Now next, we have offline games. And this is just what I’ve come up with, which is called synonym clusters. This works as follows. So, let’s say you’ve learned a lot of words that mean to criticize harshly, such as rail, to rail against, to berate, speak out against and criticize, to harrange.
And so the goal is, how many can you come up with? And so you can even give yourself a target number such as ten. and this, of course, is a game. I probably should have prefaced this, but this is a game that makes a lot more sense once you’ve been doing vocabulary for a while cause if you’ve only started GRE vocabulary, then it’s going to be very difficult to get ten.
But the idea of these games is to take all those words that are floating around in your head; pin-balling and cartwheeling and to kind of give them some shape, to mold them so that you can focus them on a piece of paper or in the game.
Meaning that you’re not just forgetting these words. You don’t have a vague sense of them, but your actually recalling them in novel context, such as, the synonym cluster game. And it doesn’t even have to be synonyms. You could say, okay, well, what about antonyms?
If I’ve come up with 10 synonyms can I think of ten antonyms. So to praise well, to extol, to laud, etc. may be a little bit more difficult to come up with. Praising words for some reason the English language has a lot of words we need to criticize.
It’s also good, you can check using thesaurus.com. Again, don’t build your vocabulary by going thesaurus.com because often times words are kind of lumped together. But we are kind of lumping words together, trying to be as specific as possible, though there are sometimes subtle differences between these words, but the point, of course, is that you can check how well you’ve done.

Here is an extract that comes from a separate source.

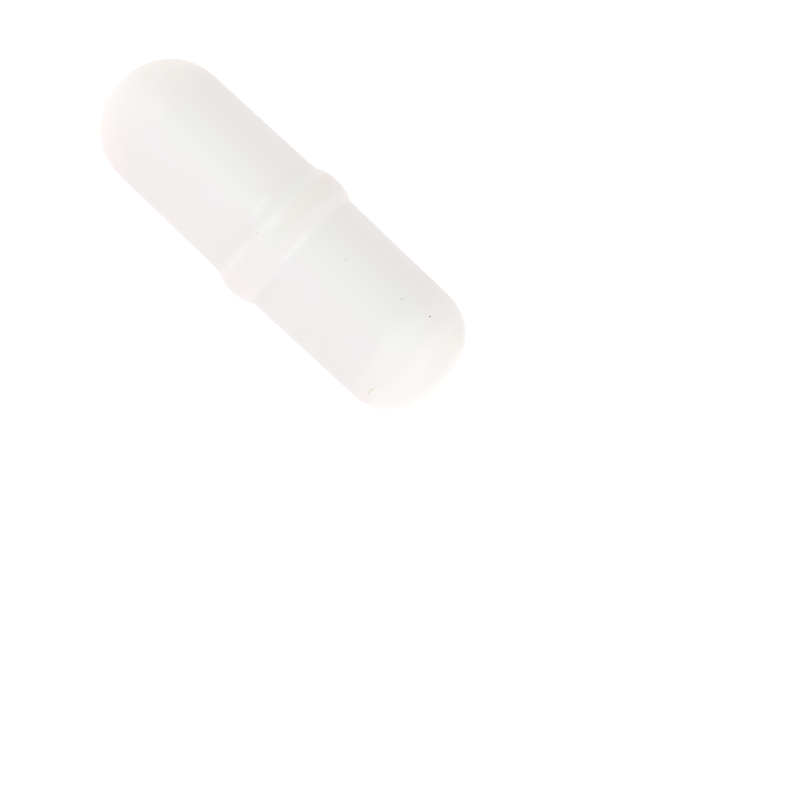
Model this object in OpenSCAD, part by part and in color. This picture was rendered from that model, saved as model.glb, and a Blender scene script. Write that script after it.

Now, the next game I have I call the superbox. It sort of looks like a Boggle board, if you’ve ever played Boggle. But if you haven’t, don’t worry, because the rules are very different. What you have to do is choose a phrase. I like to do it by choosing a phrase.

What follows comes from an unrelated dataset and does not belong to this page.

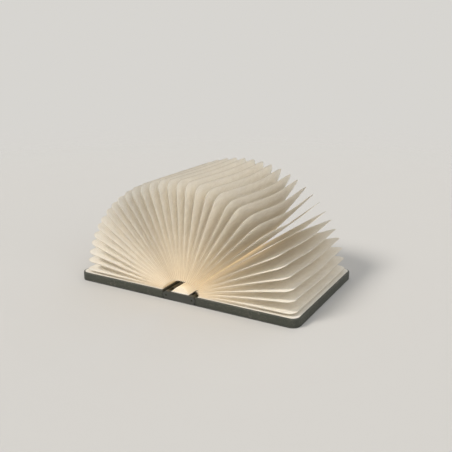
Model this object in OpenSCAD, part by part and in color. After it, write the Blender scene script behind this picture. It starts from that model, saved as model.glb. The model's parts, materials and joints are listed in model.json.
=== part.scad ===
// Folding book lamp: two cover boards hinged on a spine case, and a fan of paper leaves between them.
// It lies open on its back. X runs across the open covers, Y along the spine, Z up.
// The origin is on the surface that it lies on, under the middle of the spine.

/* [Covers] */
// Width of one cover board, from its hinge edge to its outer edge
cover_w = 85; // [70:1:110]
// Length of the covers and the spine
lamp_l = 118; // [106:1:150]
// Thickness of a cover board, without its veneer
board_t = 6.4; // [6:0.1:8]
// Thickness of the outer veneer
veneer_t = 0.6; // [0.4:0.1:1]
// Radius of the covers' outer corners
corner_r = 7; // [3:0.5:12]
// Thickness of the paper lining inside each cover
lining_t = 0.2; // [0.1:0.05:0.4]
// Margin of bare board around the lining
lining_margin = 1.4; // [0.8:0.1:3]

/* [Spine] */
// Width of the spine case over its rounded edges
spine_w = 30; // [28:0.5:36]
// Clearance between the spine's rounded edge and a cover
fold_gap = 0.1; // [0.05:0.05:0.2]
// Width of the seam between the veneers at each fold
seam_w = 0.2; // [0.1:0.05:0.5]
// Thickness of the spine case's floor
floor_t = 1; // [0.8:0.1:1.2]
// Thickness of the spine case's end walls
end_t = 2; // [1.5:0.1:3]
// Width of the hollow in the spine case
hollow_w = 15.2; // [14.8:0.1:15.8]
// Thickness of the case's lid
lid_t = 1; // [0.8:0.1:1.2]
// Width of the step that the lid rests on
lid_step = 0.6; // [0.4:0.1:0.8]
// Clearance around a piece that is let into another
fit_gap = 0.1; // [0.05:0.05:0.15]

/* [Fan of leaves] */
// Number of folded leaves, an odd number
leaf_count = 33; // [21:2:33]
// Angle of the outermost leaves from upright, with the lamp open
fan_angle = 88.5; // [80:0.5:89]
// Distance of a leaf's inner fold from the line that it turns about
leaf_root_r = 9; // [8:0.25:9.5]
// Distance of a leaf's outer fold from the line that it turns about
leaf_tip_r = 88.4; // [60:0.2:90]
// Thickness of a leaf at its outer fold
leaf_tip_t = 0.24; // [0.15:0.01:0.3]
// Space between two leaves with the lamp shut
leaf_gap = 0.1; // [0.05:0.01:0.15]
// Height of the line that the leaves turn about over the lining, with the lamp open
leaf_lift = 0.5; // [0.4:0.05:1]
// Distance of the leaves from each end of the covers
leaf_inset = 2.2; // [1:0.1:5]
// Radius of a leaf's outer corners
leaf_corner_r = 7; // [4:0.5:14]

/* [Hinges] */
// Width of a hinge lug along the spine
lug_w = 5; // [3:0.25:7]
// Thickness of the spine's end outside each lug
lug_inset = 4; // [3:0.25:6]
// Depth of a lug's tang in its cover board
tang_l = 9; // [6:0.5:14]
// Thickness of a lug's tang
tang_t = 3.6; // [2.5:0.1:4]
// Radius of a hinge pin
pin_r = 0.8; // [0.6:0.05:1]
// Length of a hinge pin
pin_l = 14; // [12:0.5:18]
// Running clearance around a hinge pin in its lug
pin_gap = 0.05; // [0.02:0.01:0.1]

/* [Light and battery] */
// Width of the diffuser
diffuser_w = 15; // [13:0.25:15.6]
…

Some people like to write down random numbers, but what you’re going to do is that you’re going to make a grid. 5 x 5 usually works best - 5 x 5 grid of letters. And so let’s start with GRE vocabulary.
Notice it’s 5 x 5, so I’m going to stop after I get to the 5th letter. Vo-cab-u-lar-y is important. Now you notice I didn’t quite get to the final letter down here. I only got to twenty-four out of twenty-five, but that’s fine.

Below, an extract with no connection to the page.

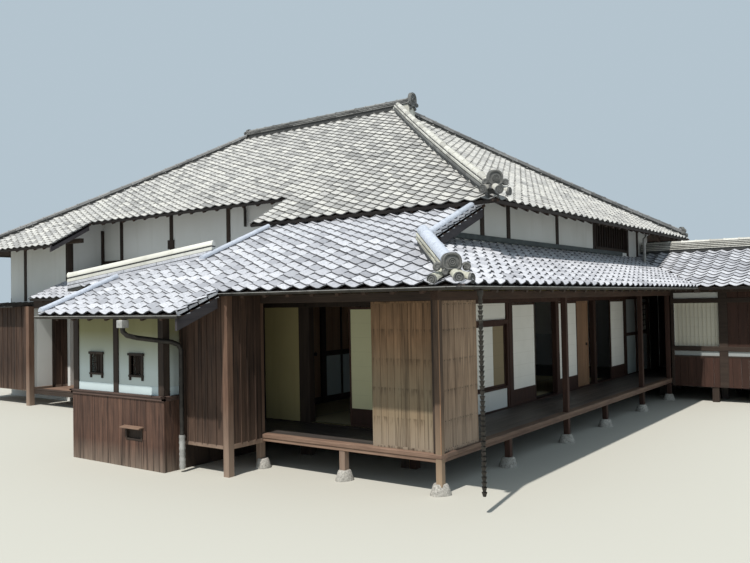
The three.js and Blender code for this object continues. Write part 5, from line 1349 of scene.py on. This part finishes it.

The idea though, or the point of the game is you want to see how many GRE words you can make up using the letters in the grid. Now, you can use letters more than once in the sense that, let’s say, I see the word here venal.
V-E-N-A-L. Now, you can use letters more than once maybe you can go back and come up with another word, such as grievous, G R I E V OUS. That is, the letters don’t expire once you use them.
However, you can’t come up with a word like egregious Because there’s only one e in our grid. the point is not to play this game forever, but to give yourself a timer. I like five minutes, just when you’re starting off you may want to try ten minutes.
and the goal, of course, is to come up with as many GRE words as possible and award yourself more points for the more letters there are in a word. And the way the point system works The fewest number of letters you can have is four.
Then there’s five, six, seven, eight, nine, ten. Up to eleven if you can think of that big of words that are found in the grid. And so here with the fourth one, we give you one point.
If you have a four letter word, one point. If you have a five letter word, two points. six letter word, three points and this is essentially how the scoring works. This is a Fibonacci (sequence by the way, for those who are mathy folks so let’s just match these up.
This makes it a fun game because I have a point system. And the goal of the game is to get a hundred points. So now I have venal, which means corrupt - in terms of you accept bribes, etc. And that’s two points.
Grievous - something is really bad. and that’s going to be, one, two, three, four, five, six, seven, eight. So I get eight points. Egregious didn’t work, so we’d only have one e up here and egregious has two e’s. And so we have ten points.
And so your job is to see how many you can come up with and can you break a hundred in less than five minutes or less than ten minutes. Or you could even say give yourself two hundred points.
It’s up to you what you want to do, but I like to set a limit on a hundred points and go for speed. So words I’m just looking at here - I see cabal, which is a secret group and it only got me two point.
But then I see “importune” which means to make persistent requests or the adjective describing someone who importunes, which is “importunate”, which is six, eight, eleven.
That would give me thirty-four points, which is quite a lot. One final rule to this game. Notice this “s” hanging out here. You can’t just add that to the end of the letter and get–rather, the end of the word–and get more points that way.
You want to make sure that you are only adding something if it changes part of speech, not simply making it plural or changing the verb form. So again, try this game.
It’s one of those things that if you see me doing, well, it’s not that fun, because, hey, how did he get “importunate” really so quickly? I’ll let you in on a little secret. Before I filmed this video, I made this exact grid and looked for these words.
So don’t worry–I didn’t get it that quickly, but it becomes really fun. That’s the point. When you try it on your own and suddenly you see these big words come out of the grid that you didn’t even expect before. And again the point of this is not just to have fun, is not just to get a hundred points and become better at spotting words in a grid.
The idea is that you have all these words in your head. These GRE Some of them are solidly formed, some of them you even knew before, but others are just kinda moving around in your head, there not there, they’re that tenuous connections, and by playing these games we strengthen because you may even say, “Oh, ‘venal’ I see ‘venal’ in there.” But wait a second, what did ‘venal’ mean?
And by trying to recall what it means, even if you have to go scrambling through the dictionary, is just one way to strengthen your long-term memory of that word. And, again, you won’t even notice it because Games are fun.